Palestinian Authority leaders reject this approach. Unless Netanyahu explicitly accepts the goal of a Palestinian state, contacts will be broken off and “this region will go Bin Laden’s way,” warned Palestinian negotiator Saeb Erekat.

For now, many analysts expect Netanyahu and Obama to feel their way slowly as Washington refines its Middle East agenda.

Netanyahu will have “a period of grace,” said Eran Lerman, a retired Israeli intelligence officer who is executive director of the American Jewish Committee’s office in Israel. “There will be a good deal of time spent in the early stages in trying to map out areas of common understanding.”

The Obama administration is still weighing the prospects for a breakthrough in the Israeli-Palestinian conflict alongside incentives to pry Syria away from its alliance with Iran and militant Islamic groups Hamas and Hezbollah. It is also in the early stages of testing the possibility of diplomatic engagement with Iran.
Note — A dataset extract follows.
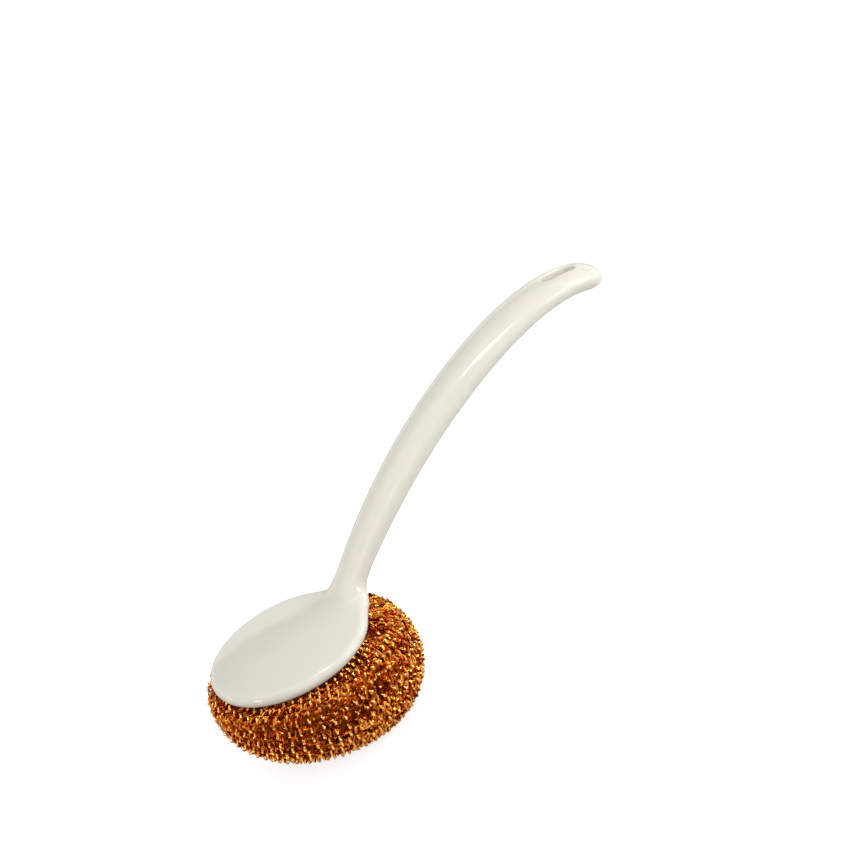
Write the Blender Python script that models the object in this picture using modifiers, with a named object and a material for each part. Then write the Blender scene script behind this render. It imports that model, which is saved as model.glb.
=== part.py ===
"""Steel scrubber with handle: an arched one-piece plastic handle with a domed round head, a ring-shaped
scourer of knitted golden wire under the head, and a snap-in retainer that holds the scourer.

Metres, +Z up along the head's axis, +X towards the handle's tip. The origin is the centre of the
retainer's flat underside. The scourer's flat base lies lower, so the retainer never touches a surface.
"""
import math

import bmesh
import bpy
import numpy as np

MM = 0.001
GAP = 0.3 * MM                      # clearance left between pieces that touch

# Head: a shallow round dome with a soft rim, hollow underneath, with a socket in its middle
HEAD_RADIUS = 32.2 * MM
RIM_HEIGHT = 33.2 * MM              # the head's widest circle above the retainer's underside
RIM_ROUND = 2.8 * MM
RIM_LOW_ANGLE = math.radians(-50)   # where the rim's round ends, below the widest circle
DOME_EDGE_SLOPE = math.radians(10)  # slope of the crown where it meets the rim's round
WALL = 2.0 * MM
SOCKET_RADIUS = 6.0 * MM
SOCKET_BOTTOM = 10.0 * MM
BORE_RADIUS = 3.3 * MM
BORE_TOP = 32.5 * MM

# Stem: an oval bar that leaves the head steeply, bends over, and bends faster near its tip
STEM_START = (29.2 * MM, 35.7 * MM)
STEM_LENGTH = 169.3 * MM
STEM_ROOT = 9.0 * MM                # length buried in the head
STEM_SLOPE = (38.6, -39.9, -32.9)   # degrees: at the head, steady bend, extra bend at the tip
TIP_BEND_POWER = 8
HALF_WIDTH = (6.05, 8.95, -4.9)     # millimetres: constant, linear and square terms along the stem
FLATNESS = (0.80, -0.30)            # thickness over width: at the head, change along the stem
FLARE_WIDTH = 4.6 * MM              # the neck widens into the head on both sides
FLARE_FADE = 3.2 * MM
FLARE_LIMIT = 14.0 * MM
ROOT_THIN = 2.0 * MM
TIP_ROUND = 9.0 * MM                # the tip's outline seen from above
TIP_EDGE = 4.0 * MM                 # the tip's rounding seen from the side
SECTION_POWER = 2.2                 # 2 is an ellipse, more is squarer

# Hang slot near the tip
SLOT_LENGTH = 16.0 * MM
SLOT_WIDTH = 6.0 * MM
SLOT_CENTRE = 152.5 * MM            # along the stem from the head

# Scourer: a soft ring that sits askew, pressed flat where it stands and under the head
RING_RADIUS = 20.0 * MM
TUBE_RADIUS = 22.1 * MM
RING_CENTRE = (3.0 * MM, -1.6 * MM, 18.7 * MM)
RING_TILT = (math.radians(2), math.radians(10))    # it hangs lower on the handle's side
ROWS = 24                           # raised rows round the tube, each a ridge and a valley
ROW_RELIEF = 0.45 * MM
BASE_HEIGHT = -5.4 * MM             # where the scourer is pressed flat
DIMPLE_WIDTH = 4.0 * MM             # how far the knit opens out below the retainer's disc
SHELF_DROP = 15.0                   # per metre: fall of the knit outwards from under the head's edge

# Retainer: a disc with a conical hub and a snap stem
DISC_RADIUS = 12.0 * MM
DISC_EDGE = 2.4 * MM
HUB_RADIUS = 5.0 * MM
STEM_RADIUS = 3.0 * MM
PLUG_TOP = 29.5 * MM
BEAD_HEIGHT = 23.5 * MM
BEAD_SIZE = 0.15 * MM
GROOVE_DEPTH = 0.45 * MM
DISH_DEPTH = 0.8 * MM

AROUND = 48                         # steps round a turned piece
STEM_SIDES = 28


def clear_scene():
    for scene_object in list(bpy.data.objects):
        bpy.data.objects.remove(scene_object, do_unlink=True)


def collection(name):
    group = bpy.data.collections.new(name)
    bpy.context.scene.collection.children.link(group)
    return group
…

There is a belief that instead of focusing on the two-state solution, Washington will press for a broad regional peace accord, or at least a deal that would return the Israeli-occupied Golan Heights to Syria. In his previous term in office, Netanyahu explored the possibility of such a deal with Syria.


And seeking to ease relations with Washington, Netanyahu has made it clear that he, not Lieberman, will make foreign policy. Last week he sealed a pact with the Labor Party that will allow its leader, Ehud Barak, to remain defense minister. As prime minister in 2000, Barak engaged in U.S.-brokered peace talks with Arafat that eventually failed.

Netanyahu served in Barak’s elite commando unit in the 1970s, and the two get along well. Barak supports such U.S. interests as an engagement with Syria and a cease-fire with Hamas.

But Barak reinforces a view that could lead Netanyahu to a clash with Washington. The two former commandos share a conviction that Iran’s nuclear program and regional ambitions pose an existential threat that could well prompt Israel to take military action if diplomacy fails.